If China goes ahead with the move, America's F-35 program is bound to get affected. According to a 2013 report  published by US Congressional Research Service, Lockheed Martin's F-35 Lightning II Joint Strike Fighter (JSF) jets require about 920 pounds (418 kg) of rare earth minerals. 

China contains a third of the world’s rare earth reserves. However, it accounts for 80% of US imports of the group of 17 minerals used in military equipment and high-tech consumer electronics, Reuters reported citing a US Geological Survey data.
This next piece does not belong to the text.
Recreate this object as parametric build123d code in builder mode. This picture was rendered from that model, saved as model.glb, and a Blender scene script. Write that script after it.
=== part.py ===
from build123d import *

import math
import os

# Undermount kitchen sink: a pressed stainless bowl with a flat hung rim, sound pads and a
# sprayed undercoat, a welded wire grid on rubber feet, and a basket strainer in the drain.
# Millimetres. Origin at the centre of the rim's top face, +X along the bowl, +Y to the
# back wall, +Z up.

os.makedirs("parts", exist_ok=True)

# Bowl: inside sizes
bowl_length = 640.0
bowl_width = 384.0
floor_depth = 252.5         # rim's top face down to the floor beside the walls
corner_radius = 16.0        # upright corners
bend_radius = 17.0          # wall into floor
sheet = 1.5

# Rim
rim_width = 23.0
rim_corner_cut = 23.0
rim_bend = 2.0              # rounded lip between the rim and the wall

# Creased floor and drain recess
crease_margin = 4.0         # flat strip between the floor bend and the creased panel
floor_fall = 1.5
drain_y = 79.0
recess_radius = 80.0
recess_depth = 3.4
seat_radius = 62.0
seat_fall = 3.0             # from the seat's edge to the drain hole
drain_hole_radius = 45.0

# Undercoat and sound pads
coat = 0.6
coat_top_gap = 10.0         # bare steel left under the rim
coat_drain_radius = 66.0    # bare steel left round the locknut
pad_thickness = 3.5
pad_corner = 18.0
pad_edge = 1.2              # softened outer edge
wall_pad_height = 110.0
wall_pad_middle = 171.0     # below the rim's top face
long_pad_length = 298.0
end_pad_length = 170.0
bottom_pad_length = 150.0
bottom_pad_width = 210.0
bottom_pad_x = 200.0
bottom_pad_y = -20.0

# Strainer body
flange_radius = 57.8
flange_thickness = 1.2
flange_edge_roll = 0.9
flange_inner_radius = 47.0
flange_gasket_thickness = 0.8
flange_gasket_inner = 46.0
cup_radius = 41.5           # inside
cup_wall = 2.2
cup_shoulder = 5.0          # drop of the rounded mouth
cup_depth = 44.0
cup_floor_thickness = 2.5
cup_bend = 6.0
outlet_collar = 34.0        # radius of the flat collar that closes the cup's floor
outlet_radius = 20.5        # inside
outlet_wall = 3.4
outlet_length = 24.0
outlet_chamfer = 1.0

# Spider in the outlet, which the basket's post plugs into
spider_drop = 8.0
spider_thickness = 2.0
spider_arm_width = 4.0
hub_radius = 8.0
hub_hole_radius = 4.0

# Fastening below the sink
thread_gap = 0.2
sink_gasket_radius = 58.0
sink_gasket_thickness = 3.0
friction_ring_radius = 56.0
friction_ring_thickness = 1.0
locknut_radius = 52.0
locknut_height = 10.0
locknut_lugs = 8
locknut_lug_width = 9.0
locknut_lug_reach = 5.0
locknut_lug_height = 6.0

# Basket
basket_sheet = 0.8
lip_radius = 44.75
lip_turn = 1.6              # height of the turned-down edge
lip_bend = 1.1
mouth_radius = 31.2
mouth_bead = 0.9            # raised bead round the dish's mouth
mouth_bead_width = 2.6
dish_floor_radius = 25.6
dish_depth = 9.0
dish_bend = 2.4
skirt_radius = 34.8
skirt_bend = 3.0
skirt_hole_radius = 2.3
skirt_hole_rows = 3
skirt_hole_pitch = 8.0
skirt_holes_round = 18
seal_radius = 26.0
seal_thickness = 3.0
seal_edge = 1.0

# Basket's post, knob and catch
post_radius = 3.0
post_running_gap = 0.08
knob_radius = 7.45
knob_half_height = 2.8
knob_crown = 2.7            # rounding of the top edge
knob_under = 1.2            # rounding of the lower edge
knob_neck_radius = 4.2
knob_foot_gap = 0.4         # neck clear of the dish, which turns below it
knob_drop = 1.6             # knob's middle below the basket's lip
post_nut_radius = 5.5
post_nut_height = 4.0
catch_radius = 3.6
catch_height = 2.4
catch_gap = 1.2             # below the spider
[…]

In the defense hardware manufacturing industries, the rare earth metals are used to produce fin actuators in missile guidance and control systems, controlling the direction of the missile; disk drive motors installed in aircraft, tanks, missile systems, command and control centers; lasers for enemy mine detection, interrogators, underwater mines, and countermeasures; satellite communications, radar, and sonar on submarines and surface ships; and optical equipment and speakers.

Other military-related applications are usage of these minerals in jet engines, anti-missile defense systems, satellites, lasers, night vision devices, etc.
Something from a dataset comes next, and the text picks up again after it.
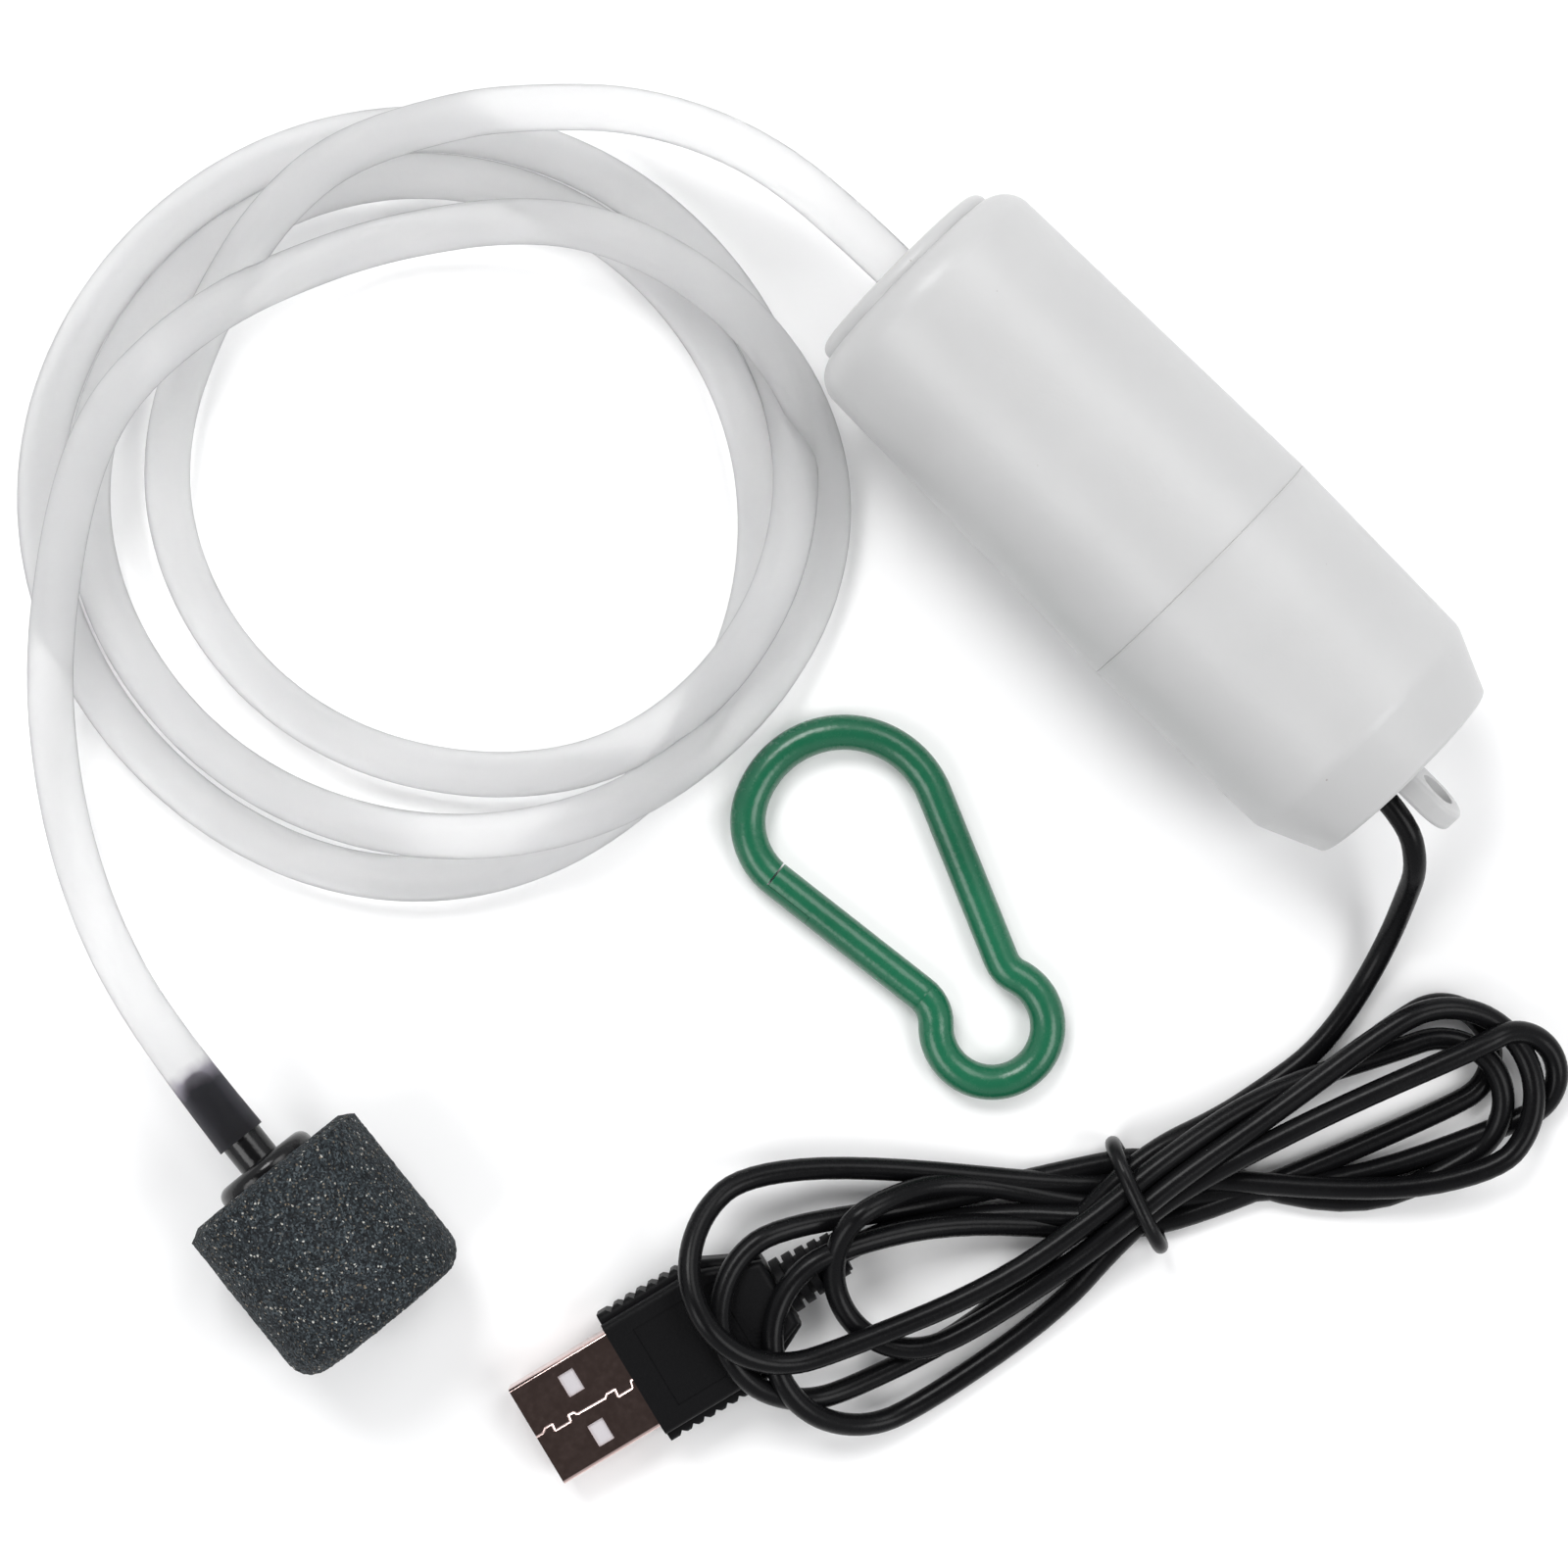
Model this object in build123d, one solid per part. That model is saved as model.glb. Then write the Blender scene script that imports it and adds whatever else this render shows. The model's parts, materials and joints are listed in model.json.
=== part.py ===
from build123d import *
import math
import os

# Small USB aquarium air pump: a capsule-shaped case with a motor and a three-chamber
# diaphragm pump inside, a silicone air hose with an air stone on its end, a USB cable
# folded into a tied hank, and a loose green snap clip.
#
# Frame, in millimetres: the pump lies on its side on the floor plane z = 0, its long
# axis along X at z = AXIS_Z, the air outlet toward +X and the hanging eye toward -X.

os.makedirs("parts", exist_ok=True)

# ---- Case -------------------------------------------------------------------------
AXIS_Z = 15.5            # height of the case axis; the widest rim rests on the floor
SEAM_A = -7.2            # where the two shells meet, along X
SEAM_R = 15.5            # outer radius at the seam, the widest place
FRONT_R = 14.65          # outer radius of the drafted front barrel at its shoulder
SHOULDER_A = 36.6        # face of the outlet shoulder
SHOULDER_FILLET = 3.6
DISC_FILLET = 1.2
SEAM_CHAMFER = 0.08      # on each shell, so the seam shows as a fine groove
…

Companies such as Raytheon Co, Lockheed Martin Corp, BAE Systems Plc, etc make sophisticated missiles that use rare earths metals in their guidance systems and sensors. 

The Pentagon accounts for about 1% of US demand, which in turn accounts for about 9% of global demand for rare earths, according to a 2016 report from the congressional US Government Accountability Office.

SCMP reported that China accounts for 90 percent of the world's rare earths production.

China's dominance in the industry is due to the advanced processing technology of the elements. At least three US-based companies have rare earth processing plants under construction or in the planning stages. One of them located in Mountain Pass mine, California, is expected to open next year while the remaining two are not expected to open until 2022 at the earliest.

Hu Xijin, senior editor of the state-run Global Times, wrote on his Twitter account on Tuesday that China was “seriously considering” restricting its rare earth exports to the US.

"The company in the Mountain Pass mine will become the sole operating rare earth processor in the US. It is set to produce about 5,000 tonnes of two popular types of rare earth annually," according to a source familiar with the matter told Reuters.

Texas Mineral Resources Corp is pushing to develop the Round Top rare earth deposit in a remote corner of the state’s western edge. The project, which will cost more than $300 million to develop, would involve an on-site mine and processing facility that would annually process about 7.3 million tonnes of ore and produce about 3,325 tonnes of rare earths.